■ REQUIRED WORK
Provide the number of lines containing the word "empty", and nothing else.

■ GIVEN INFORMATION
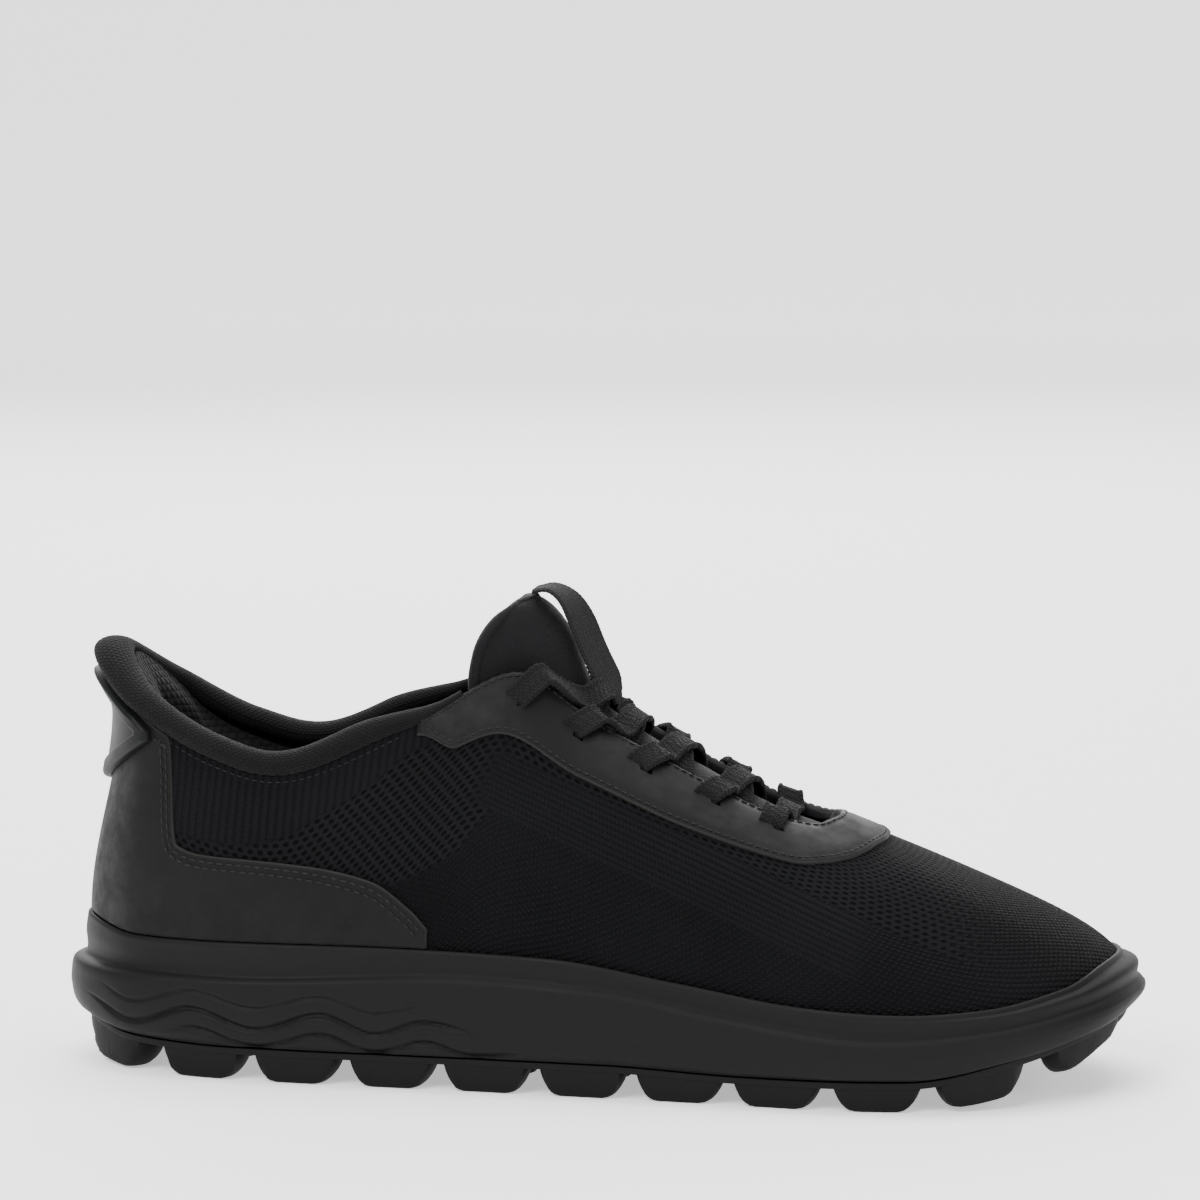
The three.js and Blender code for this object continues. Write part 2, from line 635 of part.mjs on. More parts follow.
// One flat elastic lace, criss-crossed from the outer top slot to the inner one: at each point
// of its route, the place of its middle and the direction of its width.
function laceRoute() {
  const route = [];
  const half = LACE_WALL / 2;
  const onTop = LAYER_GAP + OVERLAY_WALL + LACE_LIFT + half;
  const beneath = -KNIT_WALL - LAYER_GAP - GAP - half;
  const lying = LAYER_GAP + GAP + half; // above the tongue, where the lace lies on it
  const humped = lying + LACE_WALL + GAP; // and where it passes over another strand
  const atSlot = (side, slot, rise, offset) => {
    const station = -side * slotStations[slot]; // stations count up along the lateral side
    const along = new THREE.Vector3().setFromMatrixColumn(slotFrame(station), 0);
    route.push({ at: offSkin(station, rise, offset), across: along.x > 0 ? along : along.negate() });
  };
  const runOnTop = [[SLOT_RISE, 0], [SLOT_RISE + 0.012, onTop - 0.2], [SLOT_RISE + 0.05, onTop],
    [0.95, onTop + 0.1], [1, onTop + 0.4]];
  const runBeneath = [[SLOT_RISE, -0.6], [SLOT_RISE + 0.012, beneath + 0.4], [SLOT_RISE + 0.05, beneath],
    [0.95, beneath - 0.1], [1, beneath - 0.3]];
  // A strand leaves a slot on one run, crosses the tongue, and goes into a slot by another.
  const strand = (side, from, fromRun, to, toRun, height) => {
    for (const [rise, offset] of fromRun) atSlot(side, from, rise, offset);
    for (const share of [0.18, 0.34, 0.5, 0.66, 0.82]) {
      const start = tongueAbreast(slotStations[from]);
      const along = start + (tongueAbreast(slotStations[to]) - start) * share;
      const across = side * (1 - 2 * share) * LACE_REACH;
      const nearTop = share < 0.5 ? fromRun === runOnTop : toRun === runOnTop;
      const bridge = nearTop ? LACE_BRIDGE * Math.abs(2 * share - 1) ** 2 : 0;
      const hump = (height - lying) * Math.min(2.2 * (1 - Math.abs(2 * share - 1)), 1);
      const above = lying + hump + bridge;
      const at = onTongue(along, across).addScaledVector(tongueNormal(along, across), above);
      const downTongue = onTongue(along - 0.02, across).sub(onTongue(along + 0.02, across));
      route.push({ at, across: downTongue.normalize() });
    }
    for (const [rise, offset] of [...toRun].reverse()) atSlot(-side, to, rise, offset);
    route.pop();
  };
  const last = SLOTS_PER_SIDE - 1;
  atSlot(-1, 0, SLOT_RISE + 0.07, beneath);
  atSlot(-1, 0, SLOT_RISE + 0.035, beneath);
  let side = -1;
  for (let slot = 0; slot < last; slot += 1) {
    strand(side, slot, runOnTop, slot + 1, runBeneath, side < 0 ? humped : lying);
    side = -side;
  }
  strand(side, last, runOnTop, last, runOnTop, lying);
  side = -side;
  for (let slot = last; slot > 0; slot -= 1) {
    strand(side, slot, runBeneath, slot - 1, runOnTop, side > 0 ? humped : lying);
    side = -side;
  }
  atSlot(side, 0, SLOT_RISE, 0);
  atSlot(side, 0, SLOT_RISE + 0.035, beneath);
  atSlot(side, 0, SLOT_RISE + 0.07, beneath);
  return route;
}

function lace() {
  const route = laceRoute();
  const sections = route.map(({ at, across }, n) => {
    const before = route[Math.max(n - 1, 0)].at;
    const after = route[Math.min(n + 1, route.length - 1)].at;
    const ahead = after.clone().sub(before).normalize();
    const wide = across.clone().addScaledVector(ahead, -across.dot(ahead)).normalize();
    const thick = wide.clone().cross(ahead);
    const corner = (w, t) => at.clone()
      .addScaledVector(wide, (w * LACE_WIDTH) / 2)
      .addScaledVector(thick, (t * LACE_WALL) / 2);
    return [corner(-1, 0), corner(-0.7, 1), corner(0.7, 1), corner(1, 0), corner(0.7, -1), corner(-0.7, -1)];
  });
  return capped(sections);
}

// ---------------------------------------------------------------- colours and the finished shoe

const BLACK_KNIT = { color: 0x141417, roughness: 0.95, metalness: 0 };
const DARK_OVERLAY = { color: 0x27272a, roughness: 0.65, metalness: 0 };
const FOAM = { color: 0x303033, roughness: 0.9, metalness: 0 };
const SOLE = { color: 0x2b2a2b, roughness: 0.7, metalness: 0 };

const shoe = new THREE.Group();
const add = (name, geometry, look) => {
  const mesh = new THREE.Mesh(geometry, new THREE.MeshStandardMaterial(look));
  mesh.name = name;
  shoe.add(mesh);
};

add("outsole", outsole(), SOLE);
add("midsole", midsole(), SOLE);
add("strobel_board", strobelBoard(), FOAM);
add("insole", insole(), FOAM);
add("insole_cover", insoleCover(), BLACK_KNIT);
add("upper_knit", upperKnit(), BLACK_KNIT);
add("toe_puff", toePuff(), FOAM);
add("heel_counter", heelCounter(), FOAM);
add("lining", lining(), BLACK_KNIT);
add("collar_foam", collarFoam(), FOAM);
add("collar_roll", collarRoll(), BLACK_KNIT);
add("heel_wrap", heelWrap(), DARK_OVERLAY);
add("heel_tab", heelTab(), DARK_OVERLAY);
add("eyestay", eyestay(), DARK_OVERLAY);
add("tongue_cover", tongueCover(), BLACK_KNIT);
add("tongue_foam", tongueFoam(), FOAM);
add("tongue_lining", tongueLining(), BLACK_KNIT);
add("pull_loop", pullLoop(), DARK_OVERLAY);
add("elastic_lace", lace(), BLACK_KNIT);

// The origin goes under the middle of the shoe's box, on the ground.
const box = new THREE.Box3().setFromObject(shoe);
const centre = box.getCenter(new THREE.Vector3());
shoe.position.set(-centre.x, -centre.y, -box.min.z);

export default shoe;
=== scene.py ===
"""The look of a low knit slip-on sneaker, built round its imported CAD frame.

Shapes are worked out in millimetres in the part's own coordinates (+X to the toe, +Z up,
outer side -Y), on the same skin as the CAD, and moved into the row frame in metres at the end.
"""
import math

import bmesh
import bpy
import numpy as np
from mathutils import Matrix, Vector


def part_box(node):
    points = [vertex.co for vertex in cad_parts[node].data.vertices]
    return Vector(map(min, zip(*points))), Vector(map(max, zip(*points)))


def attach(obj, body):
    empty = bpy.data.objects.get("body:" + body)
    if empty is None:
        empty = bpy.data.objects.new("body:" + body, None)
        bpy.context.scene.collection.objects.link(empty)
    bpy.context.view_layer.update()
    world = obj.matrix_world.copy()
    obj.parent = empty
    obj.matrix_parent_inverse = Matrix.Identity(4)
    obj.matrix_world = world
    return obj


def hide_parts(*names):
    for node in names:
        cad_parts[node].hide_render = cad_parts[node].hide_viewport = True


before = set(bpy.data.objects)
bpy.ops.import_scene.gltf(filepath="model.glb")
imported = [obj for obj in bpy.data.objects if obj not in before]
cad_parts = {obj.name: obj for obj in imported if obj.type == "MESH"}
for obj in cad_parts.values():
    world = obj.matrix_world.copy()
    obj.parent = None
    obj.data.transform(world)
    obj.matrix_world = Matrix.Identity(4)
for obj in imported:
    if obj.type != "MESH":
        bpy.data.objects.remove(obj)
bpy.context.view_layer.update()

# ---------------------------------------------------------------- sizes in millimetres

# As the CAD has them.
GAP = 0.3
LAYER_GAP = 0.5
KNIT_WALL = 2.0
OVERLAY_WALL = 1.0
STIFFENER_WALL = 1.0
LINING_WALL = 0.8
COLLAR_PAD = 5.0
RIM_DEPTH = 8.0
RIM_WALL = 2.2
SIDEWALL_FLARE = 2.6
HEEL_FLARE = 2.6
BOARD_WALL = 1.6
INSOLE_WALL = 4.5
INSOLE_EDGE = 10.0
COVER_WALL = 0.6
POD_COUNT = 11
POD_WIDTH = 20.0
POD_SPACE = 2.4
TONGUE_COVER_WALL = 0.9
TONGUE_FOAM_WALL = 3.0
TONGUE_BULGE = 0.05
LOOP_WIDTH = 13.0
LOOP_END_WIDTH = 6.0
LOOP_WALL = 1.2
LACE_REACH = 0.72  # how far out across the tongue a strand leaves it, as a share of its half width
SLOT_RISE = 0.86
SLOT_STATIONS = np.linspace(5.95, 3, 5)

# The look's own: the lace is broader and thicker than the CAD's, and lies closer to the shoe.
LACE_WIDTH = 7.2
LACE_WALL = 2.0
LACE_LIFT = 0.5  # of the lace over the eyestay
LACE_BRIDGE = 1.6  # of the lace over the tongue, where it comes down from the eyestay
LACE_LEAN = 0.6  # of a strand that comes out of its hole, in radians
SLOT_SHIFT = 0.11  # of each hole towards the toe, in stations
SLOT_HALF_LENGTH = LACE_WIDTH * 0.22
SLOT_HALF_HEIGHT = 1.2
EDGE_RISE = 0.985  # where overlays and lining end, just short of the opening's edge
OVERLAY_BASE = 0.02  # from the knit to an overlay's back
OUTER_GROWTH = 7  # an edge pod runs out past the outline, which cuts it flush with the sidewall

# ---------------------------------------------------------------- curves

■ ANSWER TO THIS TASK
5